Even when a surgery goes well, the risk of complications remains very real if a patient does not receive proper post-surgery care.
In other words, surgical error can include much more than outrageous incidents of operating on the wrong-body part. Patients can also be harmed when they are rushed home from the hospital after surgery and encounter infections or other problems.
Two separate research studies done at the University of Maryland show a troubling correlation between hospital readmission rates after surgery and how many of the beds at the hospitals were filled at the time patients were discharged.
Prof. Bruce Golden, who oversaw the research, summarized the findings as follows. “Discharge decisions are made with bed-capacity constraints in mind,” he said.

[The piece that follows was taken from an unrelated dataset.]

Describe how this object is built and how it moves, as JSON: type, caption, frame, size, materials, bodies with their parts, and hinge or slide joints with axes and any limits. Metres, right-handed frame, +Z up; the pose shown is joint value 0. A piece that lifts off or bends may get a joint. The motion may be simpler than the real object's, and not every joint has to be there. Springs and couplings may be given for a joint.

“Patient traffic jams present hospitals and medical teams with major, practical concerns, but they can find better answers than sending the patient home at the earliest possible moment,” he added.
The researchers analyzed patient movement following discharge from a large medical center in the U.S. The variables in the study included rate of hospital occupancy, level of medical staffing, the total volume of surgery, and the day of the week.
The findings were that those patients who were discharged at peak times for hospital occupancy were 50 percent more likely to be readmitted within three days for additional treatment.
Why are hospitals seemingly so eager to discharge patients so soon after surgery? At the core of the answer is the profit motive in medicine. Surgeons and hospitals have numerous incentives to perform as many surgeries as they realistically can.
But that doesn’t mean they should allow patient traffic jams to compromise patient care.